Leonard has his folder of tours and organised trips from Chengdu. But I want something a little different. So he has put together a custom itinerary for me. Bus down to Chongqing. Followed by a 3 night boat cruise down the Yangtze river sleeping onboard. Finishing off with a train from Wuhan to Guilin. This was a route I had dreamed up using various reference material . It means that I will see the hydro electric dam project on the Yangtze river. And finish up with a cycling holiday among the fabulous landscapes of Guangxi province. An efficient use of time requiring no doubling back.
The express bus to Chongqing is pleasant enough. I find that the ever mischievous Leonard has included me in a city tour by bus. Conducted in the Chinese language. Soon I am accosted once more by goofy schoolchildren who surround me in a car park and ask me lots of questions in Chinglish. I am resigned to entertain them . I believe I do resemble a vagrant - with beard, long hair and well-worn clothing. And being an Englishman, the kids make the usual references to our great ambassador David Beckham and his shitty football. Surely I must know him ? I board the boat and find my shared cabin. Selecting a lower bunk with a girl in the bunk above. Her mother is also in the cabin. And a businessman makes up the foursome.

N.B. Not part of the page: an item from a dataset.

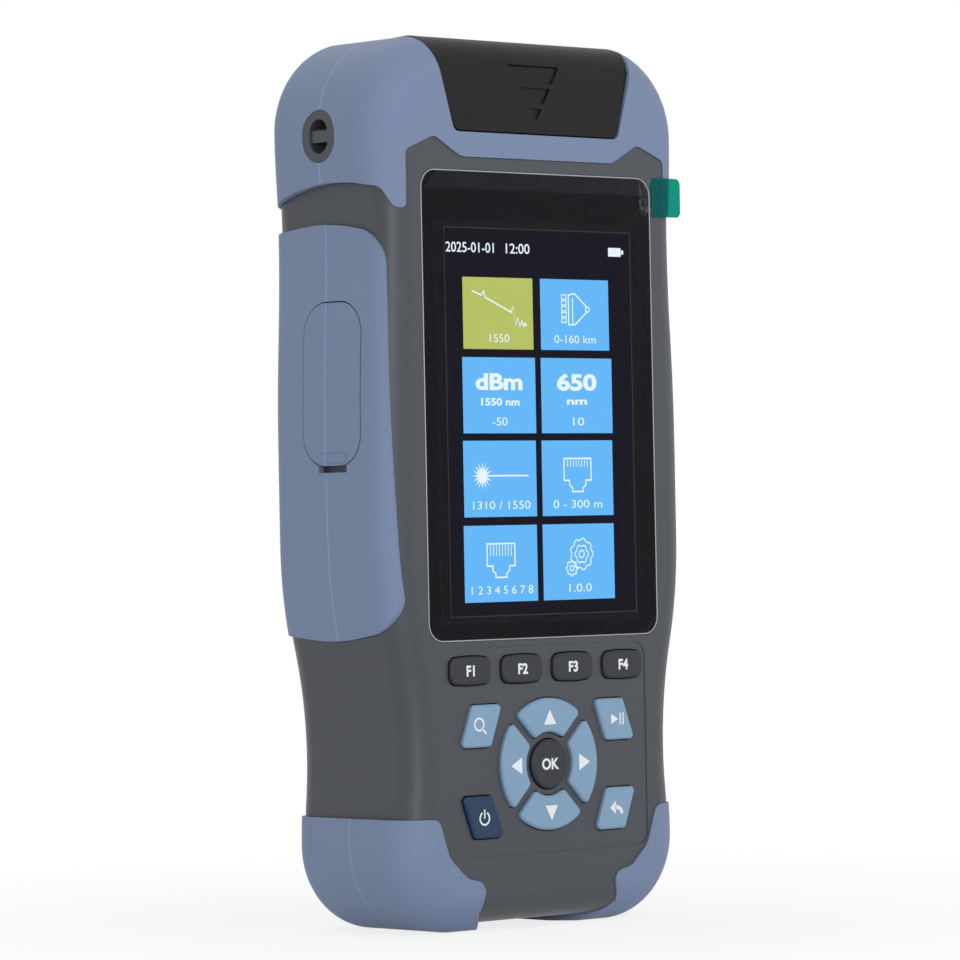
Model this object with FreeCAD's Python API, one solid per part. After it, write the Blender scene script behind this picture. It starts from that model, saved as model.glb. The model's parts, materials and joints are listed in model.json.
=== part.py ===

There is a restaurant onboard which seems to offer a set dinner. I am never really sure what to do. So I spend the trip eating food gathered from stops on dry land and instant noodles which I purchase from the vessel's supermarket. All occupants of the cabin are sharing their food together which is pretty standard practice in Asia. The young girl is called Xiang Yu and she is here on holiday with her mother. XY likes to practice her English and we roam the boat together. She could be fifteen or twenty one, it's very hard to tell. But I see she is quickly under the watchful eye of her mother.
As the boat chugs along between the high sides of the Yangtze's banks I am visited by a tour rep to make my choices of side-trips but I decline all of them. I have done some reading up on the subject and can see 'rip-off' written all over it. I sit happily enjoying the ride and comfort of my bed and companions instead . For example, there is the 'city of ghosts tour' which requires you to get up in the middle of the night. My diary simply reads "no". I do get off to visit an elevated temple of Lord Buddha. Reached by cable cars. Worth forking out a couple of Yuan for the fun of that . There are nice gardens and a fine view of the first of the three big gorges . Below us, there are prominent marker posts ( sponsored by China Telecom ) which indicate the level to which the water will rise when the dam project is finished in 2009. More about the dam later. We watch the sunset as freighters and passenger ferries glide past our mooring.
Our journey well underway there is a problem during the second period of sleep. Not so much a bump in the night as a sharp cracking sound which wakes me at the same moment as I fall through my bed into a pool of water. My pants are dripping wet with cold water. Sodding bed's collapsed under the weight of the big hairy foreigner occupying it. Hoots of laughter. The surplus water is a leak from the tiny shower cubicle. The ship's engineer calls later that day and performs a skilful repair of the built-in cabin furniture. With a handful of thick nails, he slays into the task of repairing the bed with a hammer. An absolute butcher. China has produced some very fine art and furniture in its heyday. I don't think this fellow had much to do with it.